1. Each tree in an F-heap has a size at lease exponential in the rank of its root. i.e. the number of children is at most $\log n$.
2. The number of cascading cutus that take place during a sequence of heap operations is bounded by the number of decrease key and delete operations.

Observations

• The purpose of cascade cuts in to preserve property 1.
• Loss of two children rule limits the frequency of cascade cuts.

Lemma 1: Let $x$ be any node in a F-heap. Arrange the children of $x$ in the order they were linked to $x$, from earliest to latest. Then the $i^{th}$ child of $x$ has rank of at least $i-2$.

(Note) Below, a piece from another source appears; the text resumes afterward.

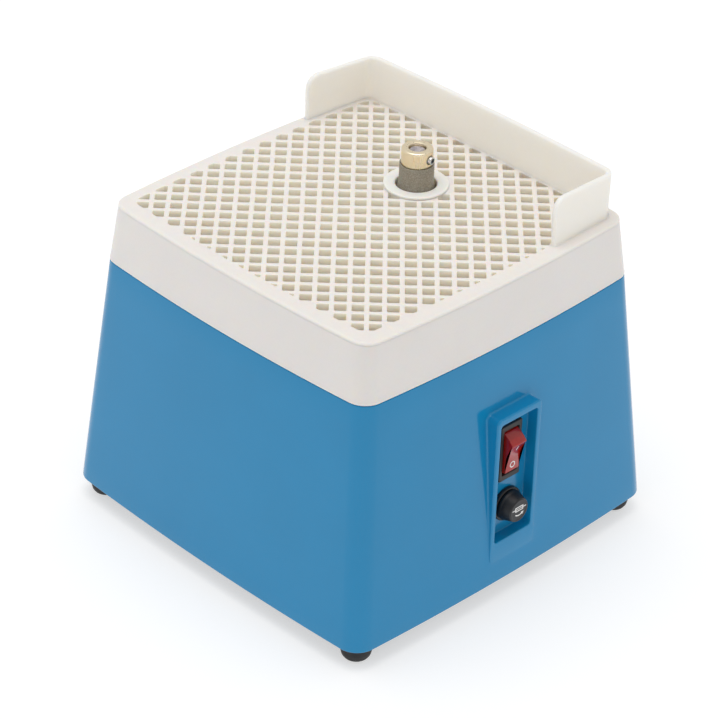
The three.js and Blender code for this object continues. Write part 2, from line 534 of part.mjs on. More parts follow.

Corollary 1: A node of rank $k$ in an F-heap has at least $F_{k+2}\geq\phi^k$ descendants, including itself, where $F_k$ is the $k^{th}$ Fibonacci number and $\phi$ is the golden ratio.

Redefinition

• Potential: Total numbere of trees plus twice the number of marked nonroot nodes.
• The bounds of $O(1)$ for make_heap, find_min, insert, and meld remain valid, as does not $O(\log n)$ bound for delete_min.
• delete_min(h): increases the potential by at most $1.4404\log n$ minus the number of linking steps, since, if the minimum node has rank $k$, then $\phi_k\leq n$ and thus

\[k\leq\log n/\log\phi\leq1.4404\log n\]

Revist decrease_key

• Causes potential to increase by at most three mins the number of cascading cuts, since
  • the first cut converts a possible unmarked nonroot node into a root
  • each cascading cut converts a marked nonroot node into a root
  • the last cut can convert a nonroot node from unmarked to marked
• It follows that decrease key has an $O(1)$ amortized time bound.

Revist delete

Just combine the analysis of decrease_key with delete_min

Summary

If we begin with no F-heaps and perform an arbitrary sequence of F-heap operations, then the total time is at most the total amortized time, where the amortized time is $O(\log n)$ for each delete_min or delete, and $O(1)$ for each other operations.